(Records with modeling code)
★ ★ ★ ★

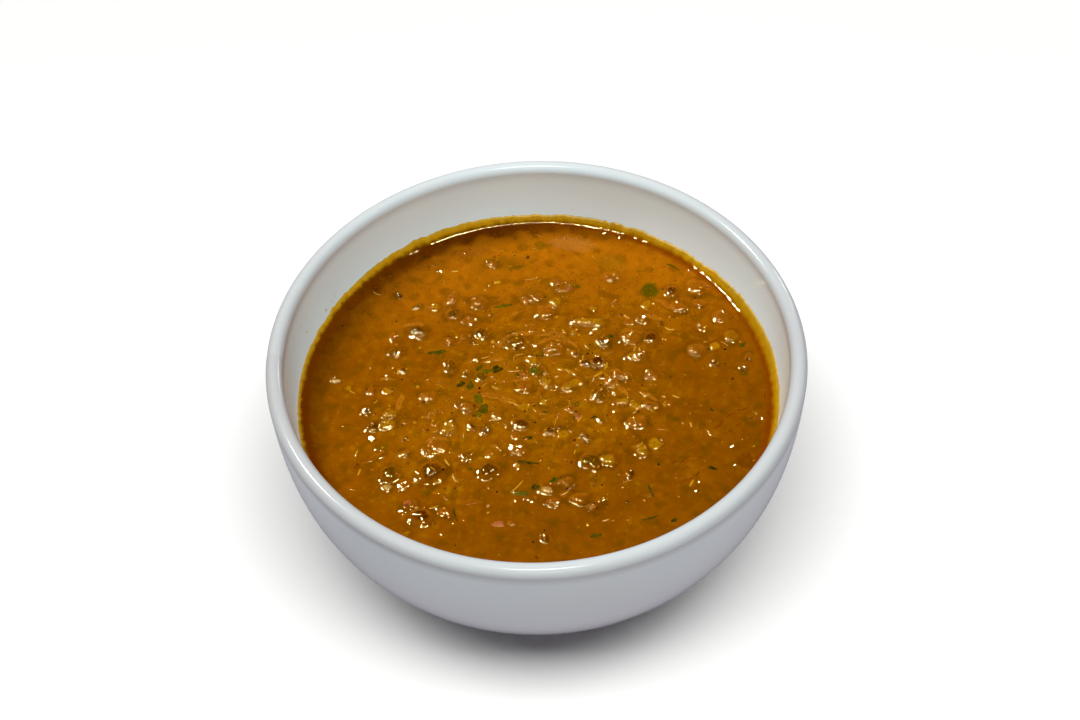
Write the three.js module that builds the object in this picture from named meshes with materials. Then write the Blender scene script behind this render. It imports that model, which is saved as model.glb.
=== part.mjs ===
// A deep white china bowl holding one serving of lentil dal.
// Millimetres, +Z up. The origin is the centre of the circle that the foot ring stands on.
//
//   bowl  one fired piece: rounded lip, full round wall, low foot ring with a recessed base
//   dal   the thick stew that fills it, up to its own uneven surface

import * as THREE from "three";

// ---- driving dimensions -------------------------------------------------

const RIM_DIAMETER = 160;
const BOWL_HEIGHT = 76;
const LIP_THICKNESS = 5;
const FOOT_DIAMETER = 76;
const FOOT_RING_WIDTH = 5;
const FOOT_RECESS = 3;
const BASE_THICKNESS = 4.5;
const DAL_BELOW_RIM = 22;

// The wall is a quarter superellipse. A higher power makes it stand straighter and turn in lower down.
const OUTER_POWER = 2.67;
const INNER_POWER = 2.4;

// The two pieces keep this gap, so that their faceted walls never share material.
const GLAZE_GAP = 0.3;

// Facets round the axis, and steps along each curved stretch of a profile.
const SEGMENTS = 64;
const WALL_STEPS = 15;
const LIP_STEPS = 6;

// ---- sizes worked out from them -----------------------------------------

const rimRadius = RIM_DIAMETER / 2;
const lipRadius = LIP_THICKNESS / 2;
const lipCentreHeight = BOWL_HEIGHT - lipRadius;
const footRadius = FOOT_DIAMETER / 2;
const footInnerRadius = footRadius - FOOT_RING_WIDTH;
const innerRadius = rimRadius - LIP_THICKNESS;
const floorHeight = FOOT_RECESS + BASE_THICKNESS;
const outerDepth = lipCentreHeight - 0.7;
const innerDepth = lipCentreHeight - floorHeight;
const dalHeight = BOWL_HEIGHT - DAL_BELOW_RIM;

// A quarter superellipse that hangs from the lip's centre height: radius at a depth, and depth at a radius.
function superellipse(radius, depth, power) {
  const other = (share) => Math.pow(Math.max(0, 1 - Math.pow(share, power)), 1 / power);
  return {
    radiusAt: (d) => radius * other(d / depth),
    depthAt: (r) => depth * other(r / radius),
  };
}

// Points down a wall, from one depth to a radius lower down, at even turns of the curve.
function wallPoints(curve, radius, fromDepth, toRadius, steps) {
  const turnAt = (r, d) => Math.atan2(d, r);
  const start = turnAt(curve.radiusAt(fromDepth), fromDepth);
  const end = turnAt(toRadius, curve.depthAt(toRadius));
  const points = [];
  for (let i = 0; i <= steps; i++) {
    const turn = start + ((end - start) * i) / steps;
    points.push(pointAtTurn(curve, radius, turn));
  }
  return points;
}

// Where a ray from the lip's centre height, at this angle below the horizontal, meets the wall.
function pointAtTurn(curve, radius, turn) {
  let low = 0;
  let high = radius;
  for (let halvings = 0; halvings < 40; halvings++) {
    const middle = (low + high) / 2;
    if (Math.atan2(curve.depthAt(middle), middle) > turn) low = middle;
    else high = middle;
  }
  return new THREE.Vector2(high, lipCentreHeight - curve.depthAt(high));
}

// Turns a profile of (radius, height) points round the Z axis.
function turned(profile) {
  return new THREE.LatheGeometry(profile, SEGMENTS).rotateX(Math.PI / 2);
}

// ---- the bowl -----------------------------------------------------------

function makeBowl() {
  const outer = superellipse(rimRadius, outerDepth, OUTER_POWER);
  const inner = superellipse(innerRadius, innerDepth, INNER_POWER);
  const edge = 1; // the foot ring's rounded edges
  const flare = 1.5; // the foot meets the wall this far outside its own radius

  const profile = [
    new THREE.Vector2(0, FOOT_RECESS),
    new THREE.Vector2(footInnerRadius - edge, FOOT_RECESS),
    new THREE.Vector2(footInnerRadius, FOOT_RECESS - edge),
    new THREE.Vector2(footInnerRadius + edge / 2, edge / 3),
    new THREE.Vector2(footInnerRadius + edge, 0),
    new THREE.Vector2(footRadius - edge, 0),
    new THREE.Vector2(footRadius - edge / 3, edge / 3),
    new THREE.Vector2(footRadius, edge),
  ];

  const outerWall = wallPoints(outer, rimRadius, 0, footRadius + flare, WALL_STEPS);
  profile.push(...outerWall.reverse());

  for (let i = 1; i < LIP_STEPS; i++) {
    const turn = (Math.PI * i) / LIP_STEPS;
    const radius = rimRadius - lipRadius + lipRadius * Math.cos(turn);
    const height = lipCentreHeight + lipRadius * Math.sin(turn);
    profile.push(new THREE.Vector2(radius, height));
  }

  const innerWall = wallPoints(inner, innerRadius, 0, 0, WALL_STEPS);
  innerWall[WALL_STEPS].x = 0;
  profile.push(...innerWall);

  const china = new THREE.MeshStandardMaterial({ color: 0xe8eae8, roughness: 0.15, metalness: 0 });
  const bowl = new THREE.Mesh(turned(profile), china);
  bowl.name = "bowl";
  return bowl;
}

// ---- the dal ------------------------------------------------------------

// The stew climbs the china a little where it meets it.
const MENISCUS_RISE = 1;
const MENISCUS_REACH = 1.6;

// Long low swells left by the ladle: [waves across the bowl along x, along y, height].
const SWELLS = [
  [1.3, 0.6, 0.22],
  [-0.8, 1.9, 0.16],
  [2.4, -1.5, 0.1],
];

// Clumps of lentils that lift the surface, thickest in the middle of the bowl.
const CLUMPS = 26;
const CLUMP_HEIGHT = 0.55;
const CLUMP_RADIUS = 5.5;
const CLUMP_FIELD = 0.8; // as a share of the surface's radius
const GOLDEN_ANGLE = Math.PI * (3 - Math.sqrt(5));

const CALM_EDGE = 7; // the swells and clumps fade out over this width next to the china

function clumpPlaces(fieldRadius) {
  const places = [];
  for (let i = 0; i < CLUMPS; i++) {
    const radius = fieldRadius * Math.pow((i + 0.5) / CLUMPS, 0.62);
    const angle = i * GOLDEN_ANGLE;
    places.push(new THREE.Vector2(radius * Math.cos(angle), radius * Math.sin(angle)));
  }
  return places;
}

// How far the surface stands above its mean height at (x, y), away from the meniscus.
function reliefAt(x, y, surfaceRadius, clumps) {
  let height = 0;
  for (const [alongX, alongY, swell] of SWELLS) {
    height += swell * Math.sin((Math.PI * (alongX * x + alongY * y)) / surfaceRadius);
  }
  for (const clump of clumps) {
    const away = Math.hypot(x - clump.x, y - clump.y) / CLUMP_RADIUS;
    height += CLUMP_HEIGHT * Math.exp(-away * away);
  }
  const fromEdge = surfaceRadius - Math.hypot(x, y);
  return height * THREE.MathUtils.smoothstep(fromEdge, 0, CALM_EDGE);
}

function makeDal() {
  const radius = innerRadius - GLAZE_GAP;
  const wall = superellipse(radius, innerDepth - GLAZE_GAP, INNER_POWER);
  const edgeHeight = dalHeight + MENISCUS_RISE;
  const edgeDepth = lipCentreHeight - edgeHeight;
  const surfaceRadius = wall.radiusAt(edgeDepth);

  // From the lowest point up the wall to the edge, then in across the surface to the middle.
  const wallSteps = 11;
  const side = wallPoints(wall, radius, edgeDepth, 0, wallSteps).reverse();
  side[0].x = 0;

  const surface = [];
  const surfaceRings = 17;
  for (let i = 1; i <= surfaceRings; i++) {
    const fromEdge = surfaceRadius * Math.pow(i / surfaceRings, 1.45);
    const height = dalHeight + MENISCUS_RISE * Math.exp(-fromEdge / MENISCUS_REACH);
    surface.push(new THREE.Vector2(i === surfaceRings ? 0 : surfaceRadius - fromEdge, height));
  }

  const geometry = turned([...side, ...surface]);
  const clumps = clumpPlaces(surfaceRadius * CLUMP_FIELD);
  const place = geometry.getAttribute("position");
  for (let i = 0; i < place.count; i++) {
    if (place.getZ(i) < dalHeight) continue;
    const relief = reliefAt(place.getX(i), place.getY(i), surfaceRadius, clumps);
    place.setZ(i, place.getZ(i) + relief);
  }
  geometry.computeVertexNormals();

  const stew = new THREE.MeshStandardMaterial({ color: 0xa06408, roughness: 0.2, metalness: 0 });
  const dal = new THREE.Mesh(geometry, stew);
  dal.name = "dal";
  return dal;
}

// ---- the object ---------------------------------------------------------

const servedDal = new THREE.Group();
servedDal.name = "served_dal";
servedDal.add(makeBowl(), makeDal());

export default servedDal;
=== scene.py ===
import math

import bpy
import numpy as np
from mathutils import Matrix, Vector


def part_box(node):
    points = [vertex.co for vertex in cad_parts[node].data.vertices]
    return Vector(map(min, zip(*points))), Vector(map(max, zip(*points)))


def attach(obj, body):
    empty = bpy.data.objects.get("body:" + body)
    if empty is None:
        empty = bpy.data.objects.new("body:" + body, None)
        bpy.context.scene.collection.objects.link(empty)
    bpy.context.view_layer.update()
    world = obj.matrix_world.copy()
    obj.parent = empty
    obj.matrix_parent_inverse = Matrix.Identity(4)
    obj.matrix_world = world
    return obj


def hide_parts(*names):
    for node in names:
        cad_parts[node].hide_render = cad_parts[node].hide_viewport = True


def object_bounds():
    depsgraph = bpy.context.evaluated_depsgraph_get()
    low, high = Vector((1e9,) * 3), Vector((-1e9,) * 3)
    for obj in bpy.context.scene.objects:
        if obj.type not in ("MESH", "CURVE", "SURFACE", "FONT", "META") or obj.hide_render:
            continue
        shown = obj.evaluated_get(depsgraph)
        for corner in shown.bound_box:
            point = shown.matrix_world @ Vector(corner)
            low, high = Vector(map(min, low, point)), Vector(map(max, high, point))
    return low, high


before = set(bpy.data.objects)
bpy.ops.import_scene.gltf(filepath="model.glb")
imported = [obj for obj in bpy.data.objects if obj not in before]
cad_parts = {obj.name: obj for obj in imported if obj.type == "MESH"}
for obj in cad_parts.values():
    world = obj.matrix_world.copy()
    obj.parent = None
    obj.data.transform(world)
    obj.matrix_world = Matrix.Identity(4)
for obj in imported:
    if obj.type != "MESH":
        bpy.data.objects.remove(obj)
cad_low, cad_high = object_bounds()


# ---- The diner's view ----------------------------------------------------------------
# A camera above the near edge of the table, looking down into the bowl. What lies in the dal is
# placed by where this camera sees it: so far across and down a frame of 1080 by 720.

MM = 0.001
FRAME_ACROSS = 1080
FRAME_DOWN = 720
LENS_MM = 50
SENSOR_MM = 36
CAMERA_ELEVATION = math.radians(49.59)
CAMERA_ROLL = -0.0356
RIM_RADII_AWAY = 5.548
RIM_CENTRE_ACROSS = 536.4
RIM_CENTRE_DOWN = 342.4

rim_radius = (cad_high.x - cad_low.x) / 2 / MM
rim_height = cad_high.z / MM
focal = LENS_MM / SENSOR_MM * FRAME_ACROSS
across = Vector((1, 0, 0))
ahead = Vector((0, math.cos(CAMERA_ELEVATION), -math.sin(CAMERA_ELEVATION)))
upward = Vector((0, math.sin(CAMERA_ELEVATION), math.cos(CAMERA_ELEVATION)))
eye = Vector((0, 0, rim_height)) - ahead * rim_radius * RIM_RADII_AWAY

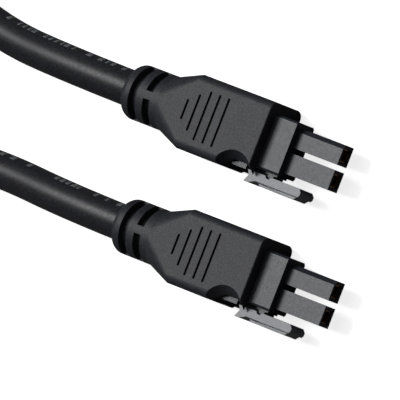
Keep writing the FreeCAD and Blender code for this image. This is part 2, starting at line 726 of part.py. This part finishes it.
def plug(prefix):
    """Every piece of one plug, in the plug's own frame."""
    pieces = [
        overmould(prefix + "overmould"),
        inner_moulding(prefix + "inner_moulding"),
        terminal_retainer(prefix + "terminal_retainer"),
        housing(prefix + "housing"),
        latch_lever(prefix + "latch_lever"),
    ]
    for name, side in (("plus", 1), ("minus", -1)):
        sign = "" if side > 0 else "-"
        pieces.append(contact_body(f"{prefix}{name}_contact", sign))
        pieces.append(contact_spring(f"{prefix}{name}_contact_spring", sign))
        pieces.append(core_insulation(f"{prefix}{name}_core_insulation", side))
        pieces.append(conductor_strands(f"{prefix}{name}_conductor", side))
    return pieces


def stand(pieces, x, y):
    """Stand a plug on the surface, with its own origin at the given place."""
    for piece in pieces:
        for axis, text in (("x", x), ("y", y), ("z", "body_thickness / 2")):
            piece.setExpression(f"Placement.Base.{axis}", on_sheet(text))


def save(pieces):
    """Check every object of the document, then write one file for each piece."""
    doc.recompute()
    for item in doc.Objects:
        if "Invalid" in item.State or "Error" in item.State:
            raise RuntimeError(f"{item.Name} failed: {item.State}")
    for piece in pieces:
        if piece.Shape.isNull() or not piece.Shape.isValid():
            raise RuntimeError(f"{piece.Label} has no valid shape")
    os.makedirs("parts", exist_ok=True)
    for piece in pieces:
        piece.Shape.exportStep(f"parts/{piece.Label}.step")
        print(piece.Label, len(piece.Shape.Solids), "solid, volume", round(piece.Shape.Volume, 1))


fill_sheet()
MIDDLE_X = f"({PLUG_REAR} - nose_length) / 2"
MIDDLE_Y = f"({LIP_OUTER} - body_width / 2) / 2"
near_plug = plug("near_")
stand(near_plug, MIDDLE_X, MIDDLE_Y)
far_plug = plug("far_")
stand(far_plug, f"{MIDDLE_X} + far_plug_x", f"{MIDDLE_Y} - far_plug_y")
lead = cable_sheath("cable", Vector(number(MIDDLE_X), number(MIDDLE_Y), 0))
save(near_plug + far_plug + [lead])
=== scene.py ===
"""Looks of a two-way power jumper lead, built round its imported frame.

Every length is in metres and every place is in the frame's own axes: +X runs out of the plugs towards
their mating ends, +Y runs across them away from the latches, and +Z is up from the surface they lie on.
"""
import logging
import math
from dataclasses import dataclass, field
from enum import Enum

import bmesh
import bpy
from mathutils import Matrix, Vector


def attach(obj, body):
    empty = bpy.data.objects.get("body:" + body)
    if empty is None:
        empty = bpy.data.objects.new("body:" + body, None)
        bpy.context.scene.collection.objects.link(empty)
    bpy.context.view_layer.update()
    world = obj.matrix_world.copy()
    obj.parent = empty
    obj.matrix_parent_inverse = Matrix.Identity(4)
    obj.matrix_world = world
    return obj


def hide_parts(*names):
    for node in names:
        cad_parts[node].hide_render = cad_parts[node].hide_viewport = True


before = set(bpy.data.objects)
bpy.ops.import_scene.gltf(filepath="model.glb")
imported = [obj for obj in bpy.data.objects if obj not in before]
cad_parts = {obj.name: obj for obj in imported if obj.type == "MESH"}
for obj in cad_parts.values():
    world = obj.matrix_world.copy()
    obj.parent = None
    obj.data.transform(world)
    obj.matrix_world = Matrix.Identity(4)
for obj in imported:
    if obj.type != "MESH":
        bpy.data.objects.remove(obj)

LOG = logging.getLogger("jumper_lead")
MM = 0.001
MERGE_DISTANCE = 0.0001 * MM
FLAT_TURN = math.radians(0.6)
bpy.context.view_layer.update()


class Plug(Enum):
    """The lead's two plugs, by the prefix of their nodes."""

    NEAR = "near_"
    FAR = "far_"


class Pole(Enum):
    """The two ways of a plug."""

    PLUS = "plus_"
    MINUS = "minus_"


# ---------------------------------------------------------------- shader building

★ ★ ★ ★

Direction
Proceeding from the line containing "fill_sheet()" through the line containing "FLAT_TURN = math.radians(0.6)", transcribe the lines above exactly, both end lines included.

Solved exercise
fill_sheet()
MIDDLE_X = f"({PLUG_REAR} - nose_length) / 2"
MIDDLE_Y = f"({LIP_OUTER} - body_width / 2) / 2"
near_plug = plug("near_")
stand(near_plug, MIDDLE_X, MIDDLE_Y)
far_plug = plug("far_")
stand(far_plug, f"{MIDDLE_X} + far_plug_x", f"{MIDDLE_Y} - far_plug_y")
lead = cable_sheath("cable", Vector(number(MIDDLE_X), number(MIDDLE_Y), 0))
save(near_plug + far_plug + [lead])
=== scene.py ===
"""Looks of a two-way power jumper lead, built round its imported frame.

Every length is in metres and every place is in the frame's own axes: +X runs out of the plugs towards
their mating ends, +Y runs across them away from the latches, and +Z is up from the surface they lie on.
"""
import logging
import math
from dataclasses import dataclass, field
from enum import Enum

import bmesh
import bpy
from mathutils import Matrix, Vector


def attach(obj, body):
    empty = bpy.data.objects.get("body:" + body)
    if empty is None:
        empty = bpy.data.objects.new("body:" + body, None)
        bpy.context.scene.collection.objects.link(empty)
    bpy.context.view_layer.update()
    world = obj.matrix_world.copy()
    obj.parent = empty
    obj.matrix_parent_inverse = Matrix.Identity(4)
    obj.matrix_world = world
    return obj


def hide_parts(*names):
    for node in names:
        cad_parts[node].hide_render = cad_parts[node].hide_viewport = True


before = set(bpy.data.objects)
bpy.ops.import_scene.gltf(filepath="model.glb")
imported = [obj for obj in bpy.data.objects if obj not in before]
cad_parts = {obj.name: obj for obj in imported if obj.type == "MESH"}
for obj in cad_parts.values():
    world = obj.matrix_world.copy()
    obj.parent = None
    obj.data.transform(world)
    obj.matrix_world = Matrix.Identity(4)
for obj in imported:
    if obj.type != "MESH":
        bpy.data.objects.remove(obj)

LOG = logging.getLogger("jumper_lead")
MM = 0.001
MERGE_DISTANCE = 0.0001 * MM
FLAT_TURN = math.radians(0.6)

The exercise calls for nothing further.